The Truth About Global Medical Tourism
- - March 24th 2014
A team of British researchers has been issuing public warnings to governments and health care organizations all over the world to avoid falling for the hype that seems to surround the idea of medical tourism.
The compelling lure or promise of extremely lucrative markets and significant global marketing opportunities builds a kind of aura around medical tourism and often makes it very hard to resist.
The medical professionals who conducted the research in the United Kingdom (UK) have stepped forward to directly challenge the view -- or the belief -- that there are rapidly growing numbers of people worldwide that are now ready to travel great distances across national borders and even vast oceans to get much needed medical treatment for a broad variety of health or cosmetic reasons.
The researchers claim that the perceived markets of vast numbers of medical tourists simply don't exist, that in fact, there are relatively few people with the financial means and the desire to become true medical tourists.
The fact is, according to the English medical team, the ability to become a medical tourist is generally restricted to citizens of very affluent countries which means there are actually very few people with the financial means to seek medical help in a foreign land.

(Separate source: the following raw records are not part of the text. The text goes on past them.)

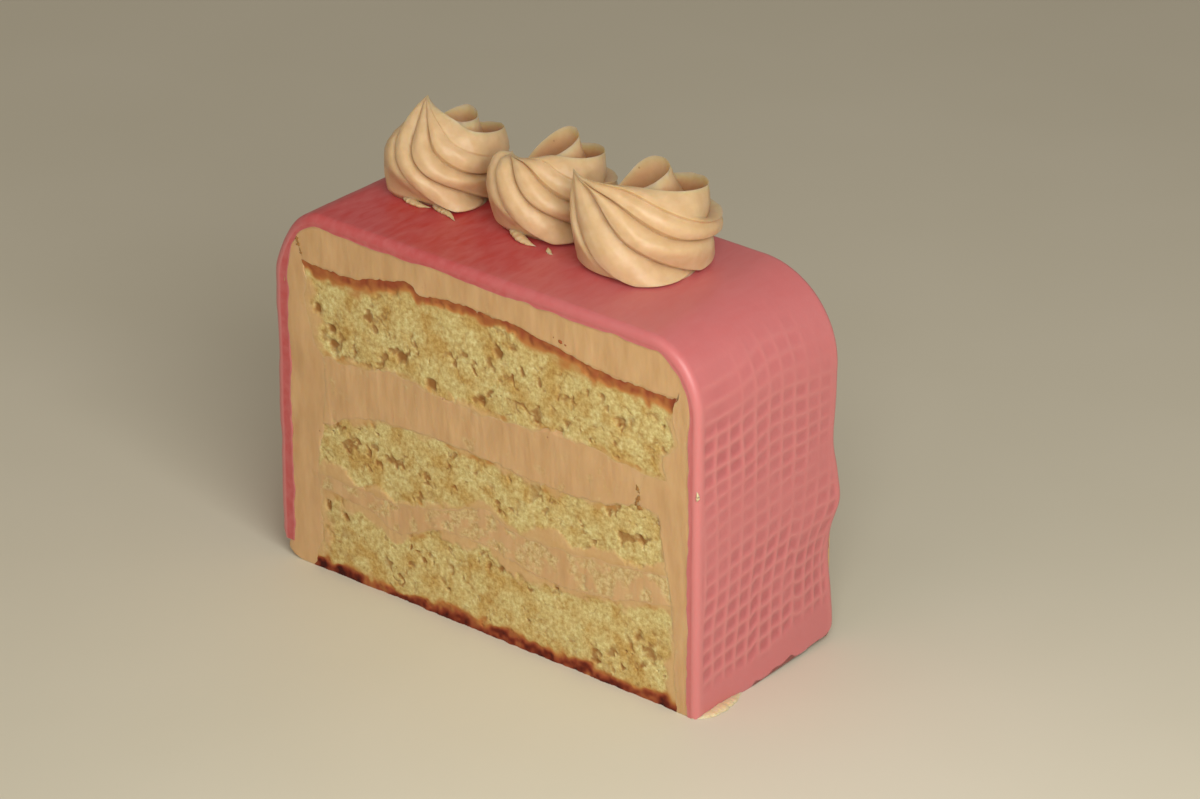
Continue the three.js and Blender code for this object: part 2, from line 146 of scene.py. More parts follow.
def cells(x, z, size, seed):
    """Distance to the nearest of points scattered one to a square, in squares, and a random number that all
    places nearest to that point share."""
    u, v = x / size, z / size
    i, j = np.floor(u), np.floor(v)
    nearest = np.full(np.shape(u), np.inf)
    own = np.zeros(np.shape(u))
    for a in (-1, 0, 1):
        for b in (-1, 0, 1):
            at = (i + a, j + b)
            away = np.hypot(u - at[0] - scatter(*at, seed), v - at[1] - scatter(*at, seed + 7))
            own = np.where(away < nearest, scatter(*at, seed + 13), own)
            nearest = np.minimum(nearest, away)
    return nearest, own


# Lines in the plane of the cut face

def smooth_line(points, step=0.2):
    """A smooth line through points: between two points a cubic whose end slopes come from the neighbouring
    points, weighed by the square roots of the distances."""
    p = np.array(points, float)
    length = np.linalg.norm(np.diff(p, axis=0), axis=1).sum()
    t = np.linspace(0, len(p) - 1, max(2, int(length / step)))
    k = np.minimum(t.astype(int), len(p) - 2)
    f = (t - k)[:, None]
    p = np.vstack([2 * p[0] - p[1], p, 2 * p[-1] - p[-2]])
    a, b, c, d = (p[k + n] for n in range(4))
    ab, bc, cd = (np.sqrt(np.linalg.norm(v - u, axis=1, keepdims=True)) for u, v in ((a, b), (b, c), (c, d)))
    rise = bc * ((b - a) / ab - (c - a) / (ab + bc) + (c - b) / bc)
    fall = bc * ((c - b) / bc - (d - b) / (bc + cd) + (d - c) / cd)
    return b + rise * f + (3 * (c - b) - 2 * rise - fall) * f**2 + (2 * (b - c) + rise + fall) * f**3


def lengths(line):
    """Length along a line up to each of its points."""
    return np.concatenate([[0], np.cumsum(np.linalg.norm(np.diff(line, axis=0), axis=1))])


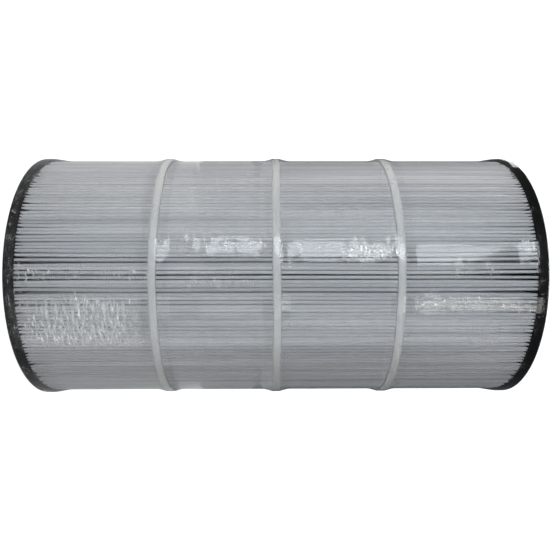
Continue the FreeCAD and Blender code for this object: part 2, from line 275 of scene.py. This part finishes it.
def film_material():
    """Clear shrink film: a glossy skin over what lies beneath, white where it is crinkled, partly crease
    whitening and partly painted glints, with painted milky highlights in patches.
    """
    material, tree, shader = new_material("clear_shrink_film")
    # This white is that of whitened creases, of painted glints and of painted milky highlights.
    shader.inputs["Base Color"].default_value = (0.97, 0.97, 0.965, 1)
    shader.inputs["Roughness"].default_value = 0.07
    shader.inputs["IOR"].default_value = 1.5
    shader.inputs["Specular IOR Level"].default_value = 0.9
    unrolled = add(tree, "ShaderNodeUVMap", uv_map="unrolled").outputs["UV"]

    def cells(around_cells, along_cells):
        """Places on the unrolled film in cells, of which a metre holds the given numbers."""
        return add(
            tree, "ShaderNodeMapping", {"Vector": unrolled}, Scale=(around_cells, along_cells, 1)
        ).outputs[0]

    def texture(around_cells, along_cells, detail, roughness):
        return add(
            tree, "ShaderNodeTexNoise", {"Vector": cells(around_cells, along_cells)},
            Scale=1.0, Detail=detail, Roughness=roughness,
        ).outputs["Fac"]

    def combine(operation, first, second):
        return add(
            tree, "ShaderNodeMath", {0: first, 1: second},
            operation=operation, use_clamp=operation == "ADD",
        ).outputs[0]

    # Pleats felt through the film, fine creases, white flecks that are partly crease whitening and partly
    # painted glints, and milky strokes that are painted highlights.
    ribs = texture(290, 9, 2.0, 0.5)
    creases = texture(330, 190, 5.0, 0.62)
    flecks = texture(180, 560, 2.5, 0.6)
    strokes = texture(110, 420, 4.0, 0.6)
    edges = add(
        tree, "ShaderNodeTexVoronoi", {"Vector": cells(260, 330)},
        feature="DISTANCE_TO_EDGE", voronoi_dimensions="2D", Scale=1.0, Randomness=1.0,
    ).outputs["Distance"]
    # How crinkled the film is: it sets the bumps, and also white flecks that are partly crease whitening
    # and partly painted glints.
    crinkle_and_glint = add(tree, "ShaderNodeAttribute", attribute_name="crinkle_and_glint").outputs["Fac"]
    # Where the film has painted milky highlights, from 0 to 1.
    painted_glint = add(tree, "ShaderNodeAttribute", attribute_name="painted_glint").outputs["Fac"]
    height = combine("ADD", ribs, combine("MULTIPLY", creases, crinkle_and_glint))
    normal = bump(tree, height, 0.16, 0.0009)
    tree.links.new(normal, shader.inputs["Normal"])
    reflecting = add(tree, "ShaderNodeFresnel", {"Normal": normal}, IOR=1.5).outputs[0]
    outlines = ramp(tree, edges, [(0.03, 1.0), (0.12, 0.0)])
    # White flecks along crease outlines and in spots: partly crease whitening, partly painted glints.
    lines = combine("MULTIPLY", outlines, ramp(tree, flecks, [(0.45, 0.0), (0.58, 0.7)]))
    spots = ramp(tree, flecks, [(0.58, 0.0), (0.66, 0.75)])
    whitened_and_glinting = combine("MULTIPLY", combine("ADD", lines, spots), crinkle_and_glint)
    # Milky white strokes: a painted highlight.
    painted_glint_white = combine("MULTIPLY", ramp(tree, strokes, [(0.41, 0.12), (0.59, 1.0)]), painted_glint)

    # The skin hides what lies beneath as far as it reflects, has white flecks, which are partly crease
    # whitening and partly painted glints, or has painted milky highlights. The share of that which
    # reflects is a mirror, and the rest is painted white.
    cover = combine("ADD", reflecting, combine("ADD", whitened_and_glinting, painted_glint_white))
    tree.links.new(combine("DIVIDE", reflecting, cover), shader.inputs["Metallic"])
    clear = add(tree, "ShaderNodeBsdfTransparent")
    both = add(tree, "ShaderNodeMixShader", {0: cover})
    tree.links.new(clear.outputs[0], both.inputs[1])
    tree.links.new(shader.outputs[0], both.inputs[2])
    tree.links.new(both.outputs[0], tree.nodes["Material Output"].inputs["Surface"])
    return material


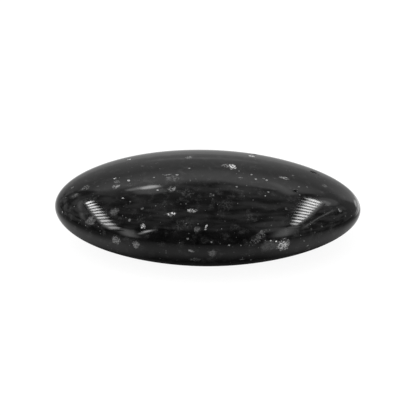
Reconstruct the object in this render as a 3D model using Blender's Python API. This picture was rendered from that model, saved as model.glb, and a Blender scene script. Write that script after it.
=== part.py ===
"""A basalt massage stone: one solid elongated pebble, polished all over, with a small ground flat to rest on.

The stone lies along X, its width is along Y and its thickness along Z, in metres. The origin is below the
middle of the stone, in the plane of the flat that it rests on. The whole stone is a single piece of rock.
"""

import math

import bmesh
import bpy
from mathutils import Vector, noise

# Driving dimensions, before the flat is ground.
LENGTH = 0.100
WIDTH = 0.058
THICKNESS = 0.030
FLAT_DEPTH = 0.0004  # ground off the underside, which leaves a flat about 22 mm long and 13 mm wide

# The pebble's form.
OUTLINE_POWER = 1.95  # 2 is an ellipse seen from above, and less makes the two ends a little more pointed
TAPER = 0.034  # the -X end is this share fuller than an even pebble, and the +X end this share slimmer
UNEVENNESS = 0.00012  # how far the hand-polished surface strays from the true form
UNEVEN_PITCH = 0.026  # the distance between its gentle rises

CELLS = 16  # faces along each side of the cube that is rounded into the pebble


def clear_scene():
    for obj in list(bpy.data.objects):
        bpy.data.objects.remove(obj)


def true_form(direction):
    """The point of an even, egg-like pebble in this unit direction from its centre."""
    along = direction.x
    across = math.hypot(direction.y, direction.z)
    reach = (abs(along) ** OUTLINE_POWER + across**OUTLINE_POWER) ** (-1 / OUTLINE_POWER)
    girth = reach * (1 - TAPER * along)
    return Vector(
        (
            LENGTH / 2 * reach * along,
            WIDTH / 2 * girth * direction.y,
            THICKNESS / 2 * girth * direction.z,
        )
    )


def surface_point(direction):
    point = true_form(direction)
    outward = Vector((point.x / LENGTH**2, point.y / WIDTH**2, point.z / THICKNESS**2)).normalized()
    return point + outward * UNEVENNESS * noise.noise(point / UNEVEN_PITCH)


def pebble():
    """A cube of even cells swollen into the pebble, so that its surface has no poles."""
    mesh = bmesh.new()
    bmesh.ops.create_cube(mesh, size=2)
    bmesh.ops.subdivide_edges(mesh, edges=mesh.edges[:], cuts=CELLS - 1, use_grid_fill=True)
    for vert in mesh.verts:
        evened = Vector([math.tan(math.pi / 4 * value) for value in vert.co])
        vert.co = surface_point(evened.normalized())
    return mesh


def grind_flat(mesh):
    lowest = min(vert.co.z for vert in mesh.verts)
    cut = bmesh.ops.bisect_plane(
        mesh,
        geom=mesh.verts[:] + mesh.edges[:] + mesh.faces[:],
        dist=1e-7,
        plane_co=(0, 0, lowest + FLAT_DEPTH),
        plane_no=(0, 0, -1),
        clear_outer=True,
    )
    rim = [item for item in cut["geom_cut"] if isinstance(item, bmesh.types.BMEdge)]
    bmesh.ops.contextual_create(mesh, geom=rim)
    bmesh.ops.recalc_face_normals(mesh, faces=mesh.faces[:])


def stand_on_origin(mesh):
    """Centres the stone over the origin, with its flat at z = 0."""
    low = Vector([min(vert.co[axis] for vert in mesh.verts) for axis in range(3)])
    high = Vector([max(vert.co[axis] for vert in mesh.verts) for axis in range(3)])
    middle = (low + high) / 2
    bmesh.ops.translate(mesh, verts=mesh.verts[:], vec=(-middle.x, -middle.y, -low.z))


def polished_basalt():
    material = bpy.data.materials.new("polished_basalt")
    material.use_nodes = True
    shader = material.node_tree.nodes["Principled BSDF"]
    shader.inputs["Base Color"].default_value = (0.010, 0.010, 0.010, 1)
    shader.inputs["Roughness"].default_value = 0.08
    shader.inputs["Metallic"].default_value = 0.0
    return material


def massage_stone():
    mesh = pebble()
    grind_flat(mesh)
    stand_on_origin(mesh)
    data = bpy.data.meshes.new("massage_stone")
    mesh.to_mesh(data)
    mesh.free()
    data.materials.append(polished_basalt())
    data.shade_smooth()
    stone = bpy.data.objects.new("massage_stone", data)
    bpy.context.scene.collection.objects.link(stone)


clear_scene()
massage_stone()
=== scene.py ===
"""A polished basalt massage stone in a white studio.

The stone is rebuilt at a fine scale over its CAD solid, with its pits and chips as real hollows and its
mineral crystals drawn by the material. Lengths are in metres unless a name or a comment says millimetres.
Directions are from the stone, with +X to its right, +Y behind it and +Z up, and needn't be of unit length.
"""

import math
import random

import bmesh
import bpy
import numpy as np
from mathutils import Matrix, Quaternion, Vector, noise
from mathutils.bvhtree import BVHTree


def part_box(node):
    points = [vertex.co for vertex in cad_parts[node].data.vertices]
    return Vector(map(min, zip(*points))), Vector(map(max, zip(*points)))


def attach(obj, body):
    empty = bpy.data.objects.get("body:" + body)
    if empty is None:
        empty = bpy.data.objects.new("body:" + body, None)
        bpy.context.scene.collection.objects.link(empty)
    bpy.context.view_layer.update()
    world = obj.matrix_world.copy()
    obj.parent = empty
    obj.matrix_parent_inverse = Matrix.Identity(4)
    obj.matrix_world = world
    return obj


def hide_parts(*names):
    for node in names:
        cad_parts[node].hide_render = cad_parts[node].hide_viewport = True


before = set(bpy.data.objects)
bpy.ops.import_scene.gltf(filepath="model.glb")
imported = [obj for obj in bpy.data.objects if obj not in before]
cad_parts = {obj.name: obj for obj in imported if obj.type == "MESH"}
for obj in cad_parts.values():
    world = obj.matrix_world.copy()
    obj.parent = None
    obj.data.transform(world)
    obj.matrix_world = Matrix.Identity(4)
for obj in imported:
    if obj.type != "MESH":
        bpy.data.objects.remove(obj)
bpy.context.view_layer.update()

NODE = "massage_stone"
LOW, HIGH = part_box(NODE)
CENTRE = (LOW + HIGH) / 2
MM = 0.001

# The pebble's form, as in its CAD solid.
LENGTH = 0.100
WIDTH = 0.058
THICKNESS = 0.030
FLAT_DEPTH = 0.0004
OUTLINE_POWER = 1.95
TAPER = 0.034
UNEVENNESS = 0.00012
UNEVEN_PITCH = 0.026

CELLS = 92  # faces along each side of the cube that is rounded into the stone
HOLLOW_CUTS = 4  # further cuts across each face near a pit
HOLLOW_SLOPE = 0.45  # how much of a hollow's half width its sloping side takes
HOLLOW_RAGGED = 0.25  # how far its rim strays, of its half width
HOLLOW_STEP = 0.0006  # across the steps in its rim

# The view: from in front and above, aimed a little below the stone's centre, and rolled slightly.
LENS_MM = 150
SENSOR_MM = 36
VIEW_HEIGHT = math.radians(28.35)
VIEW_ROLL = math.radians(0.8)
VIEW_WIDTH = 0.1362  # how much of the stone's plane the frame takes in
VIEW_DISTANCE = VIEW_WIDTH * LENS_MM / SENSOR_MM
VIEW_TOWARD = Vector((0, -math.cos(VIEW_HEIGHT), math.sin(VIEW_HEIGHT)))
VIEW_TURN = (-VIEW_TOWARD).to_track_quat("-Z", "Y") @ Quaternion((0, 0, 1), VIEW_ROLL)
VIEW_RIGHT = VIEW_TURN @ Vector((1, 0, 0))
VIEW_UP = VIEW_TURN @ Vector((0, 1, 0))
VIEW_MIDDLE = CENTRE + VIEW_RIGHT * 0.00008 - VIEW_UP * 0.00063
EYE = VIEW_MIDDLE + VIEW_TOWARD * VIEW_DISTANCE

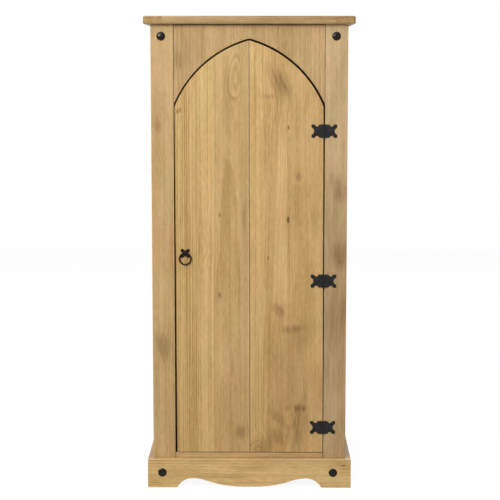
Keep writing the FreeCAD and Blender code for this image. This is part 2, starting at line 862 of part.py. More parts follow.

The remainder of people who travel to other countries to get medical help are really "health tourists," people desperate for medical help who can't afford to pay for the services they want in their own country and who will be unable to pay for those same services in a new country.
So while the perception is that there are growing numbers of true medical tourists who have the financial means to travel to other countries for medical assistance, legions of well-heeled people who can, in effect, create a new market and infuse valuable currency into an economy, that simply is not the case.
There are seemingly countless people in need of health care that will travel outside the borders of the countries where they live, will visit other countries to get help, will willingly accept medical care from doctors they don't know, but these people can't pay for the services they want.